The rule was specifically issued to address the large number of meritless asylum claims that illegal border-crossers were filing with the departments in 2019. DHS and DOJ explained that the surge in asylum claims put extraordinary strains on the immigration system, undermined the humanitarian purposes of asylum by flooding the system with fraud, and exacerbated the humanitarian crisis of human smuggling. (These conditions all continue in even greater degrees today.)

Now, compare the third-country transit rule with the Biden administration’s new proposal:

[In] response to the unprecedented surge in migration across the hemisphere and to reduce encounters at our border, DHS and DOJ intend to issue a proposed rule to provide that individuals who circumvent available, established pathways to lawful migration, and also fail to seek protection in a country through which they traveled on their way to the United States, will be subject to a rebuttable presumption of asylum ineligibility in the United States unless they meet exceptions that will be specified. [Emphasis added.]

While the exact text of this proposal has not yet been made public, the Biden administration appears to be reviving the third-country transit policy that Democrats shunned when it was implemented under the Trump administration. Indeed, Secretary Mayorkas has repeatedly blamed the Trump administration’s alleged “dismantling of asylum” for the troubles the administration has faced in managing the border, partly in reference to the third-country transit rule.

The third country transit rule did not live long. The rule was subject to numerous legal challenges, enjoined, and ultimately vacated by a D.C. federal district court judge.

Biden’s “Deterrence” Strategy Is Unlikely To Be Effective

There are important differences to the Trump administration’s policy and the Biden administration’s forthcoming proposal. First, the third-country transit rule sought to impose an actual bar to asylum. The Biden administration’s forthcoming regulation, on the other hand, will instead impose a “rebuttable presumption of asylum ineligibility”. This means that aliens who make a credible fear claim could present evidence to overcome this presumption, thus giving asylum officers more issues to analyze in already long credible fear interviews.

Second (and this is important), the Biden administration’s border strategy says nothing at all about detention. While the administration claims to be “expanding expedited removal” for those without a legal basis to enter or remain in the country, as my colleague Andrew R. Arthur has repeatedly explained, expedited removal does not work without detention — even if aliens are supposedly barred from asylum.

That is because asylum is not the only form of protection that aliens can receive after they make a credible fear claim to a DHS officer. An alien could be ineligible for asylum, but nevertheless be allowed to remain in the United States because an asylum officer determines that the alien may be eligible for statutory withholding of removal or protections under the Convention Against Torture (CAT). Credible fear applicants do not need to explicitly request relief under these forms of protection to receive a positive credible fear determination — asylum officers can (and often do) make this determination on their own after hearing an alien’s testimony.

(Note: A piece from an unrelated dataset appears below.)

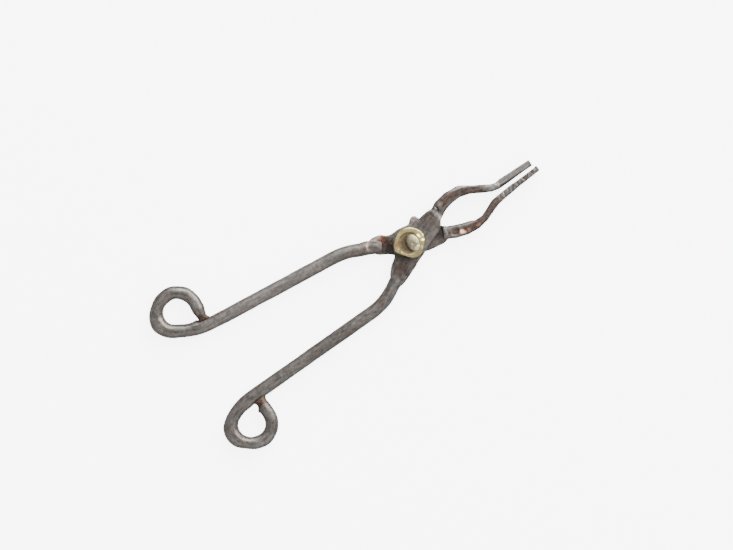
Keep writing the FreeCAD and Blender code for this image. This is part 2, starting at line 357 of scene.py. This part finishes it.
def relax(mesh, rounds, share=0.5, where=1.0):
    """Evens the surface out: each point moves towards the middle of its neighbours. Where
    is a share for each point."""
    ends = np.empty(len(mesh.edges) * 2, int)
    mesh.edges.foreach_get("vertices", ends)
    first, second = ends.reshape(-1, 2).T
    points = read_points(mesh)
    count = np.bincount(ends, minlength=len(points))[:, None]
    share = share * np.broadcast_to(where, len(points))[:, None]
    for _ in range(rounds):
        total = np.empty_like(points)
        for axis in range(3):
            total[:, axis] = np.bincount(first, points[second, axis], len(points))
            total[:, axis] += np.bincount(second, points[first, axis], len(points))
        points += share * (total / count - points)
    write_points(mesh, points)


def copy_of_cad(node, name):
    """A piece in millimetres with a CAD node's shape, in even quads."""
    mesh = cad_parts[node].data.copy()
    mesh.materials.clear()
    mesh.transform(Matrix.Scale(1 / MM, 4))
    piece = add_object(name, mesh)
    shell = piece.modifiers.new("even quads", "REMESH")
    shell.mode = "VOXEL"
    shell.voxel_size = ARM_VOXEL
    apply_modifiers(piece)
    return piece


def skin_rings(name, rings, closed):
    """A mesh through a list of rings of points. Closed joins the last ring to the first;
    otherwise each end ring is capped."""
    turns = len(rings[0])
    points = [tuple(p) for ring in rings for p in ring]
    faces = []
    for i in range(len(rings) if closed else len(rings) - 1):
        low, high = i * turns, (i + 1) % len(rings) * turns
        for j in range(turns):
            k = (j + 1) % turns
            faces.append((low + j, low + k, high + k, high + j))
    if not closed:
        faces.append(tuple(range(turns))[::-1])
        faces.append(tuple(range(len(points) - turns, len(points))))
    mesh = bpy.data.meshes.new(name)
    mesh.from_pydata(points, [], faces)
    return add_object(name, mesh)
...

Additionally, the Biden administration’s new asylum processing rule, which was published in March 2022, now allows asylum officers to parole aliens who make credible fear claims out of detention and into the interior. The Biden administration’s January 5, 2022, announcement, however, says nothing about whether aliens who receive parole under these circumstances would be subject to the 30,000 parolee-a-month cap. My guess is that they will not be.

Unless the Biden administration commits to closing loopholes in the asylum system and either reviving the Migrant Protection Protocols (MPP, commonly known as the “Remain in Mexico” program) or resuming mandatory detention (as is required by law) for aliens who illegally cross the border, its strategy is unlikely to have any of the deterrence effects it’s promising. The near-guarantee of release into the United States has been a primary pull factor for illegal immigration since January 2021 and will continue to be unless the administration makes these necessary changes to its border policies.


End Note

1 The bar contained three exceptions to its applicability: 1) aliens who demonstrated that they applied for protection from persecution or torture in at least one of the countries through which they transited through en route to the United States (other than their home country), and that they received a final judgement denying them protection in such country; 2) aliens who could demonstrate that they are victims of human trafficking; and 3) aliens who have transited en route to the United States through only a country or countries that are not parties to the 1951 Convention on the Status of Refugees, the 1967 Protocol Relating to the Status of Refugees, or the United Nations Convention against Torture and Other Cruel, Inhumane or Degrading Treatment or Punishment.